Alternatives considered

  1. Just delete the false sentence and document the gap. Reject — it makes the spec truthful but strictly less useful: a caller would be told the values are unreachable on a backend that supports them, while §2 already supplies the mechanism to reach them. Deleting the claim fixes the contradiction; recognizing the values fixes the contradiction and delivers what the sentence promised.
  2. Widen §8.2 Jina as well, for a uniformly portable value space. Reject — Jina's task support is model-dependent (v4 accepts neither value; v3 lacks clustering), and OA binds a provider to a model identifier with no capability registry. A mapping that sent task: "clustering" to a v4 model would produce the wire rejection recognition exists to prevent. §2's per-mapping opt-in is precisely the escape valve for a vendor that cannot promise a value uniformly.
  3. Widen §2's normative value space so classification / clustering are universal. Reject — that obliges every embedding mapping to support them, which no vendor guarantees (see #2). The extensible-string + recognized-per-mapping model already accommodates this without a protocol-level promise OA cannot keep.
  4. Include image in the widening. Reject — it names an input modality, not a purpose for embedded text, and embed() consumes strings. Admitting it would put a modality selector inside a field that otherwise describes intent, and would promise an image path the protocol has no input shape for.
  5. Let an extras embedding_types override the mapping's mandatory "float". Reject — the mapping's response consumer is specified to read embeddings.float; an override that dropped float from the request would strip that key from the response and fail the call provider_invalid_response. The escape hatch would destroy itself.
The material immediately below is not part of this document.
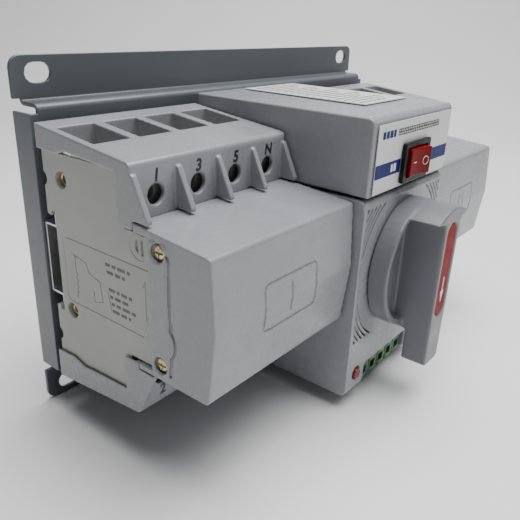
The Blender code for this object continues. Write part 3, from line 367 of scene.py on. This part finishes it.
# %% Paint
def painted(name, colour):
    finish, shader = new_finish(name)
    where = add(finish, "TexCoord").outputs["Object"]
    tone = mix(finish, noise(finish, where, 30, 5), shade(colour, 0.86), shade(colour, 1.14))
    # painted highlight: convex edges and bends are mixed up to 45% towards 2.6 times the paint colour, for the
    # bright line of light they catch
    pale_edges = spread(finish, add(finish, "NewGeometry").outputs["Pointiness"], 0.53, 0.66, 0, 0.45)
    tone = mix(finish, pale_edges, tone, shade(colour, 2.6))
    cells = add(finish, "TexVoronoi", {"Vector": where, "Scale": 1000 / 4})
    picked = add(finish, "Math", {0: cells.outputs["Color"], 1: 0.72}, operation="GREATER_THAN").outputs[0]
    dot = spread(finish, cells.outputs["Distance"], 0.02, 0.05, 0.5, 0)
    speck = add(finish, "Math", {0: picked, 1: dot}, operation="MULTIPLY").outputs[0]
    plug(finish, shader, "Base Color", mix(finish, speck, tone, shade(colour, 3.5)))
    plug(finish, shader, "Roughness", spread(finish, noise(finish, where, 4, 4), 0.3, 0.7, 0.30, 0.42))
    peel = add(finish, "Math", {
        0: noise(finish, where, 1.6, 2), 1: noise(finish, where, 0.25, 1),
    }, operation="ADD").outputs[0]
    bump = add(finish, "Bump", {"Height": peel, "Strength": 0.3, "Distance": 0.03 * MM})
    plug(finish, shader, "Normal", bump.outputs[0])
    shader.inputs["Coat Weight"].default_value = 0.25
    shader.inputs["Coat Roughness"].default_value = 0.18
    return finish


PAINT = painted("slate_paint", (0.083, 0.093, 0.103))
print("paint:", PAINT.name)

# %% [markdown]
# Metals here are plated or turned. Both take their colour from the reflection, so the base stays plain and
# the difference lies in fine lines along one direction and in patches where the shine is duller.

# %% Metals
def metal(name, colour, roughness, stretch=(1, 1, 1)):
    """Plated or turned metal: a bright base, fine lines along one direction and duller patches."""
    finish, shader = new_finish(name)
    shader.inputs["Metallic"].default_value = 1.0
    where = add(finish, "TexCoord").outputs["Object"]
    tone = mix(finish, noise(finish, where, 6, 4), shade(colour, 0.75), shade(colour, 1.15))
    plug(finish, shader, "Base Color", tone)
    plug(finish, shader, "Roughness", spread(
        finish, noise(finish, where, 2.5, 4), 0.3, 0.7, roughness - 0.08, roughness + 0.1,
    ))
    lines = noise(finish, where, 0.3, 2, stretch)
    bump = add(finish, "Bump", {"Height": lines, "Strength": 0.3, "Distance": 0.01 * MM})
    plug(finish, shader, "Normal", bump.outputs[0])
    return finish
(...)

Merge preserves both the mapping's read path and the caller's precision.

Out of scope

  • image / multimodal embedding. A separate capability concern, deferred.
  • §8.2 Jina's recognized set. Stays closed; its extras path for task is unaffected.
  • §2's normative value space. Unchanged — already extensible, already names these values.
  • The general extras-vs-managed-field collision rule. This proposal pins §8.4's two instances. The cross-cutting question — what happens when any extras key collides with any mapping-managed wire field, in any mapping — is undefined spec-wide (llm-provider §6 says undeclared fields are forwarded untouched, but says nothing about a name a mapping also manages). That deserves a general rule rather than a per-vendor patch, and needs its own proposal.
  • Portability of the knob. After this, input_type: "classification" succeeds on Cohere and is rejected on Jina. That asymmetry is what §2's per-mapping recognition model prescribes, and it is honest: Jina cannot promise the value across its models. A uniform cross-vendor purpose vocabulary would need its own proposal and a per-model capability story.